# EXERCISE INSTRUCTIONS:
What is needed here is an exact copy of every entry.

# ROWS:
....................

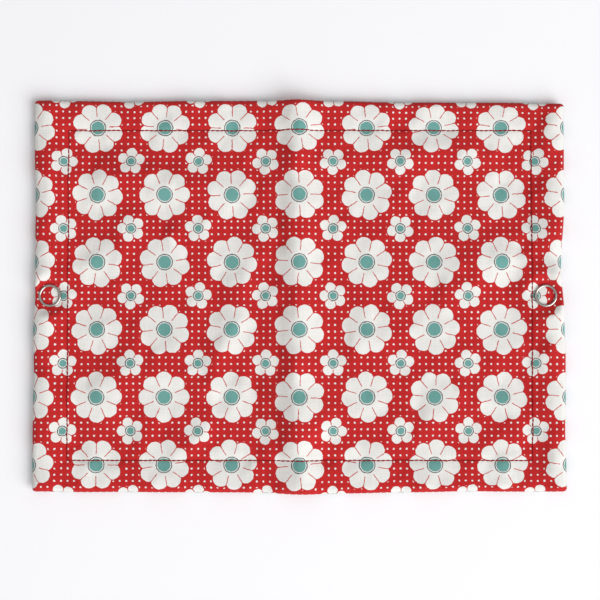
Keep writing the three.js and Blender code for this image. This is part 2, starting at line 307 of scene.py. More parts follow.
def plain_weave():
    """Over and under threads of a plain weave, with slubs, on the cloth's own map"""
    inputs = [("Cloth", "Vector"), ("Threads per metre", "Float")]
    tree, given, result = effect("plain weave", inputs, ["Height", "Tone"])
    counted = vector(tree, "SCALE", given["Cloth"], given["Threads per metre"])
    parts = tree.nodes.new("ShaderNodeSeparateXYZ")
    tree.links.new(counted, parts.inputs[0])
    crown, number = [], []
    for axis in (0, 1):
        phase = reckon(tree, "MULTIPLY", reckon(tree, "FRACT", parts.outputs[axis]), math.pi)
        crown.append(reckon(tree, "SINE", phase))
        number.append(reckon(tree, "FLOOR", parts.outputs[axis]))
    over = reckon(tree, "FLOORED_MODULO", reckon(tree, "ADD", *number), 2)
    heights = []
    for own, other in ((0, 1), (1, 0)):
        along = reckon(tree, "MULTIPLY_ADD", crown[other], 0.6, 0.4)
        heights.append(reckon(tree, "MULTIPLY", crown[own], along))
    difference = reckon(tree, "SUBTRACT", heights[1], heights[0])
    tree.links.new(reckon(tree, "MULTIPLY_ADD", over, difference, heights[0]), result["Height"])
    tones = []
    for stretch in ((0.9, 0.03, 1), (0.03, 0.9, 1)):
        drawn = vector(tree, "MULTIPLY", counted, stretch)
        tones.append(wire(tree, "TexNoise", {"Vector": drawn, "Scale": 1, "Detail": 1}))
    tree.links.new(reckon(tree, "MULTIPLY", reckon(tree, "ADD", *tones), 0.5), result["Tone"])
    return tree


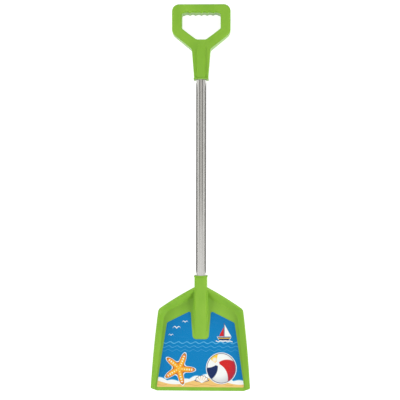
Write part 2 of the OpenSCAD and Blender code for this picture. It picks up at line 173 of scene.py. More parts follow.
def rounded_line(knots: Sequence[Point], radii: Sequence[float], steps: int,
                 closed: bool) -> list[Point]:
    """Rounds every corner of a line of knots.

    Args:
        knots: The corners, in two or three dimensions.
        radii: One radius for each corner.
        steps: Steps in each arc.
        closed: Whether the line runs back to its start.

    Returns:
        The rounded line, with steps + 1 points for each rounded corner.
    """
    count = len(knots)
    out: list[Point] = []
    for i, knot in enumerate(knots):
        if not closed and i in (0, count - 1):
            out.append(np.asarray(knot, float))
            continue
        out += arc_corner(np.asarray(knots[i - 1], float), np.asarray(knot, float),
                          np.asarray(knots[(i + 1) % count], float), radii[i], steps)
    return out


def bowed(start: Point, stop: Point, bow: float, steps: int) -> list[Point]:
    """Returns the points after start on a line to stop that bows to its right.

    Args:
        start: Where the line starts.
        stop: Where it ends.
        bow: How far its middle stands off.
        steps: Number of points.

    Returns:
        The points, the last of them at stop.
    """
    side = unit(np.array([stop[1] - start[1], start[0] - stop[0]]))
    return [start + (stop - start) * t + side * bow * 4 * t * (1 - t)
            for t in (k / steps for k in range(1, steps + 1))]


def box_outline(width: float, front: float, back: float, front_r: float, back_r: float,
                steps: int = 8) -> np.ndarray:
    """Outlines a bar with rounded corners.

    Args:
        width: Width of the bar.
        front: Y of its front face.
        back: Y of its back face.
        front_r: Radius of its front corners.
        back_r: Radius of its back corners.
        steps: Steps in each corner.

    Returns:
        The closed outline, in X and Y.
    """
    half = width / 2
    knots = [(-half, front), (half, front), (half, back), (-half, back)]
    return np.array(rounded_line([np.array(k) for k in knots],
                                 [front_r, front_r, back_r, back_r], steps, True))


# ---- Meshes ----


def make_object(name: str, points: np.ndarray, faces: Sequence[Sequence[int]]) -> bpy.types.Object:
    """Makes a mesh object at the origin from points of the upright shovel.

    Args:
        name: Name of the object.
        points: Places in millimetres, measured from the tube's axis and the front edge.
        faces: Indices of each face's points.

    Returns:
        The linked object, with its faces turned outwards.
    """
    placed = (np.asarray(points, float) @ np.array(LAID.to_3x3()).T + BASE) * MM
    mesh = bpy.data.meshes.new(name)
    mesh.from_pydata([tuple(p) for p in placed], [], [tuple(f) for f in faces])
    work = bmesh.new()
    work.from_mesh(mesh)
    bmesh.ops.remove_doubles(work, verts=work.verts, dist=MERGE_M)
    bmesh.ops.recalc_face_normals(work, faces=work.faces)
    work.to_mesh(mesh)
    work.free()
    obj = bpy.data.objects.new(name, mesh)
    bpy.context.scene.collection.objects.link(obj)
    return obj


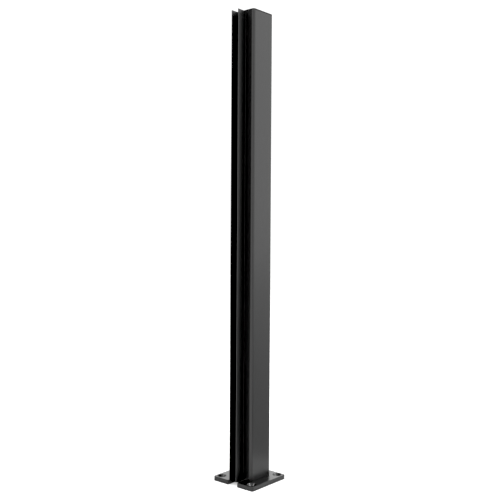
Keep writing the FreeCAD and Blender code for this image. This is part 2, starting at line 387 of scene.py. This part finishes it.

....................

# EXERCISE SOLUTION:
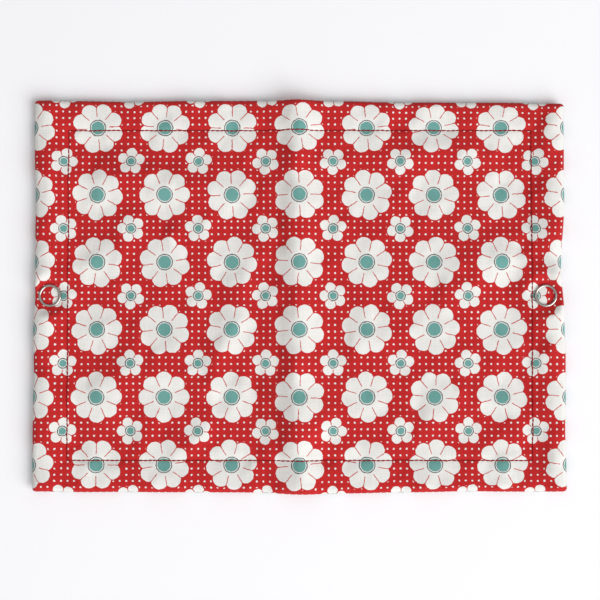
Keep writing the three.js and Blender code for this image. This is part 2, starting at line 307 of scene.py. More parts follow.
def plain_weave():
    """Over and under threads of a plain weave, with slubs, on the cloth's own map"""
    inputs = [("Cloth", "Vector"), ("Threads per metre", "Float")]
    tree, given, result = effect("plain weave", inputs, ["Height", "Tone"])
    counted = vector(tree, "SCALE", given["Cloth"], given["Threads per metre"])
    parts = tree.nodes.new("ShaderNodeSeparateXYZ")
    tree.links.new(counted, parts.inputs[0])
    crown, number = [], []
    for axis in (0, 1):
        phase = reckon(tree, "MULTIPLY", reckon(tree, "FRACT", parts.outputs[axis]), math.pi)
        crown.append(reckon(tree, "SINE", phase))
        number.append(reckon(tree, "FLOOR", parts.outputs[axis]))
    over = reckon(tree, "FLOORED_MODULO", reckon(tree, "ADD", *number), 2)
    heights = []
    for own, other in ((0, 1), (1, 0)):
        along = reckon(tree, "MULTIPLY_ADD", crown[other], 0.6, 0.4)
        heights.append(reckon(tree, "MULTIPLY", crown[own], along))
    difference = reckon(tree, "SUBTRACT", heights[1], heights[0])
    tree.links.new(reckon(tree, "MULTIPLY_ADD", over, difference, heights[0]), result["Height"])
    tones = []
    for stretch in ((0.9, 0.03, 1), (0.03, 0.9, 1)):
        drawn = vector(tree, "MULTIPLY", counted, stretch)
        tones.append(wire(tree, "TexNoise", {"Vector": drawn, "Scale": 1, "Detail": 1}))
    tree.links.new(reckon(tree, "MULTIPLY", reckon(tree, "ADD", *tones), 0.5), result["Tone"])
    return tree


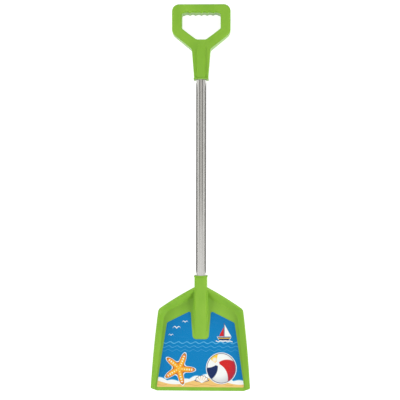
Write part 2 of the OpenSCAD and Blender code for this picture. It picks up at line 173 of scene.py. More parts follow.
def rounded_line(knots: Sequence[Point], radii: Sequence[float], steps: int,
                 closed: bool) -> list[Point]:
    """Rounds every corner of a line of knots.

    Args:
        knots: The corners, in two or three dimensions.
        radii: One radius for each corner.
        steps: Steps in each arc.
        closed: Whether the line runs back to its start.

    Returns:
        The rounded line, with steps + 1 points for each rounded corner.
    """
    count = len(knots)
    out: list[Point] = []
    for i, knot in enumerate(knots):
        if not closed and i in (0, count - 1):
            out.append(np.asarray(knot, float))
            continue
        out += arc_corner(np.asarray(knots[i - 1], float), np.asarray(knot, float),
                          np.asarray(knots[(i + 1) % count], float), radii[i], steps)
    return out


def bowed(start: Point, stop: Point, bow: float, steps: int) -> list[Point]:
    """Returns the points after start on a line to stop that bows to its right.

    Args:
        start: Where the line starts.
        stop: Where it ends.
        bow: How far its middle stands off.
        steps: Number of points.

    Returns:
        The points, the last of them at stop.
    """
    side = unit(np.array([stop[1] - start[1], start[0] - stop[0]]))
    return [start + (stop - start) * t + side * bow * 4 * t * (1 - t)
            for t in (k / steps for k in range(1, steps + 1))]


def box_outline(width: float, front: float, back: float, front_r: float, back_r: float,
                steps: int = 8) -> np.ndarray:
    """Outlines a bar with rounded corners.

    Args:
        width: Width of the bar.
        front: Y of its front face.
        back: Y of its back face.
        front_r: Radius of its front corners.
        back_r: Radius of its back corners.
        steps: Steps in each corner.

    Returns:
        The closed outline, in X and Y.
    """
    half = width / 2
    knots = [(-half, front), (half, front), (half, back), (-half, back)]
    return np.array(rounded_line([np.array(k) for k in knots],
                                 [front_r, front_r, back_r, back_r], steps, True))


# ---- Meshes ----


def make_object(name: str, points: np.ndarray, faces: Sequence[Sequence[int]]) -> bpy.types.Object:
    """Makes a mesh object at the origin from points of the upright shovel.

    Args:
        name: Name of the object.
        points: Places in millimetres, measured from the tube's axis and the front edge.
        faces: Indices of each face's points.

    Returns:
        The linked object, with its faces turned outwards.
    """
    placed = (np.asarray(points, float) @ np.array(LAID.to_3x3()).T + BASE) * MM
    mesh = bpy.data.meshes.new(name)
    mesh.from_pydata([tuple(p) for p in placed], [], [tuple(f) for f in faces])
    work = bmesh.new()
    work.from_mesh(mesh)
    bmesh.ops.remove_doubles(work, verts=work.verts, dist=MERGE_M)
    bmesh.ops.recalc_face_normals(work, faces=work.faces)
    work.to_mesh(mesh)
    work.free()
    obj = bpy.data.objects.new(name, mesh)
    bpy.context.scene.collection.objects.link(obj)
    return obj


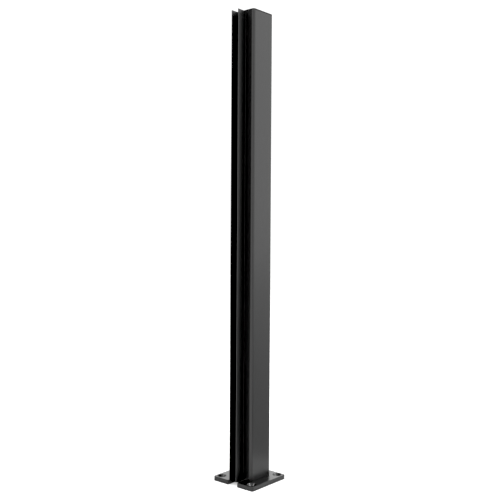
Keep writing the FreeCAD and Blender code for this image. This is part 2, starting at line 387 of scene.py. This part finishes it.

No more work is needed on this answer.